Concerns raised at the time the report was published suggesting the final cost to taxpayers might multiply proved wide of the mark, according to Ian Drennan, CEO of the Corporate Enforcement Authority (CEA).
He was writing in the introduction to the agency's annual report for last year which was published on July 2nd.
'In the immediate aftermath of the publication of the Inspectors' Report, it was suggested in media commentary that the Inspection might ultimately cost the State in excess of €40m.
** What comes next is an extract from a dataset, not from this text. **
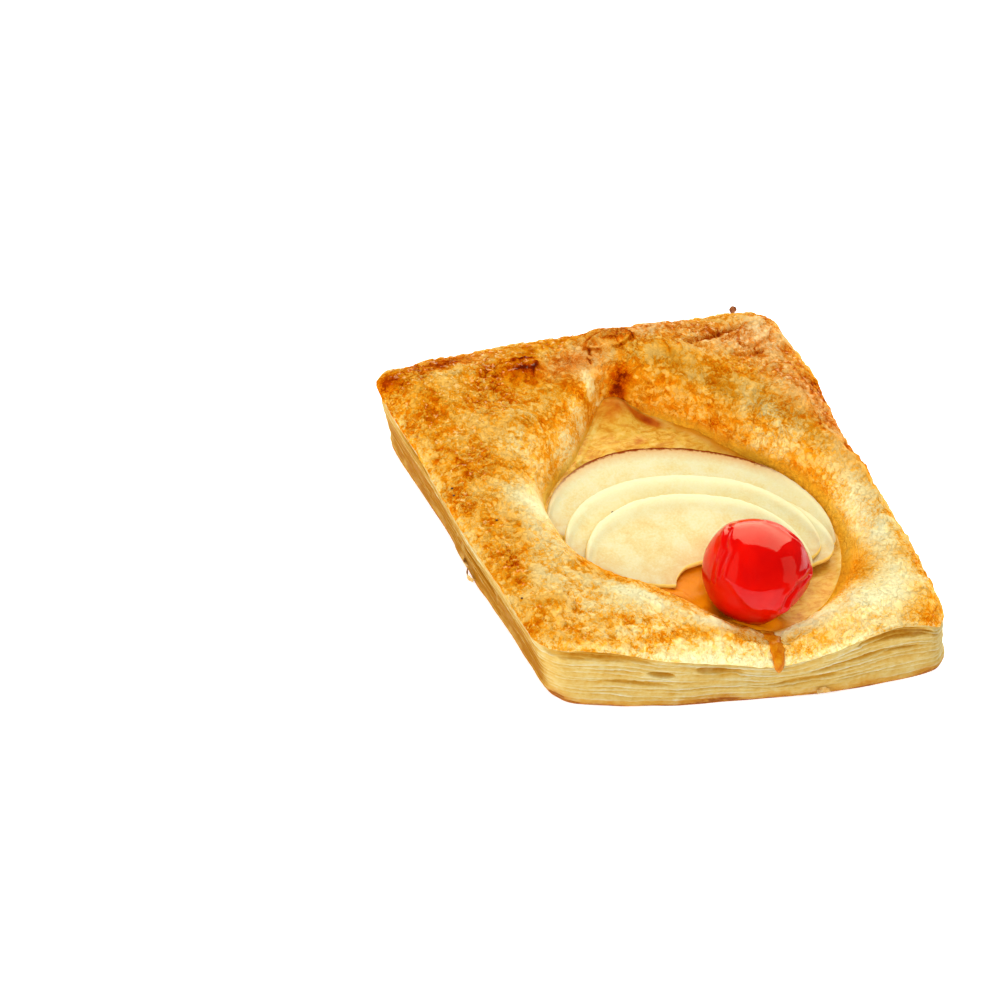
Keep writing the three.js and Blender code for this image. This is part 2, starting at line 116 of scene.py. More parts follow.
# Pleats and a small lobe of the cherry, as directions right, up and towards the viewer
CHERRY_PLEATS = [
    ([(-0.507, 0.815, 0.28), (-0.6, 0.444, 0.665), (-0.824, -0.167, 0.541)], 0.25),
    ([(-0.496, 0.741, 0.453), (-0.55, 0.352, 0.742), (-0.7, -0.074, 0.68)], 0.22),
    ([(0.207, 0.944, 0.256), (0.683, 0.654, 0.326), (0.9, 0.389, 0.15), (0.974, -0.007, 0.226)], 0.3),
    ([(0.974, -0.007, 0.226), (0.737, -0.246, 0.63), (0.552, -0.481, 0.681), (0.42, -0.696, 0.582)], 0.45),
]
CHERRY_LOBE = {"at": (0.494, -0.657, 0.569), "rise": 0.7, "size": 1.5}

# ---------- fineness of the meshes ----------
SPOKES = 880
HIDDEN_RINGS, HIDDEN_STEP = 4, 0.8
WALL_RINGS = 30
WALL_EVENNESS = 0.4
OUTER_RINGS = 70
EDGE_CROWDING = 1.35
SIDE_RINGS = 106

# ---------- camera and light ----------
CAMERA_TURN, CAMERA_LIFT, CAMERA_ROLL = -29.25, 41.0, 11.8  # degrees
CAMERA_DISTANCE = 2.0
PIXELS_PER_METRE = 4450.0
IMAGE_SIZE = 1000
TARGET_PIXEL = (660, 509)
TARGET_HEIGHT = 10.0  # mm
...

The actual cost of the Inspection was €5.82m and no additional expenditures or liabilities that might increase that amount in any meaningful way have eventuated since that time,' he wrote.
The CEA took the decision not to bring any enforcement action against any of the people who's actions at the then stock market listed INM had been subject to the inspection.
However, in his report, Ian Drennan said that would not mean his agency is less likely to seek a similar process in future in relation to another company where it believed its powers of investigation fell short of what was required to investigate potential corporate wrongdoing.
'Should circumstances arise in the future in which the CEA were to take the view that an application to the High Court for the appointment of Inspectors was warranted, the CEA would not hesitate to do so,' he wrote.
The final inspectors report included important lessons on the standards of governance expected by the law, he said.
The six-year investigation by High Court inspectors into allegations of wrongdoing at Independent News and Media (INM) ultimately found its former chairman. Leslie Buckley, did pass confidential information to Denis O'Brien in a way that was not compliant with the company's policies and the terms of a memorandum he signed in 2016 but that he did not break company law.
The probe was launched after allegations made by INM's then former CEO Robert Pitt, and Ryan Preston, its chief finance officer, about Mr Buckley's conduct as INM chairman.
The inspectors' report made some criticisms of Mr Buckley's conduct but did not uphold the allegations that he broke company law or had tried to use INM resources to benefit Mr O'Brien to the detriment of INM's other shareholders.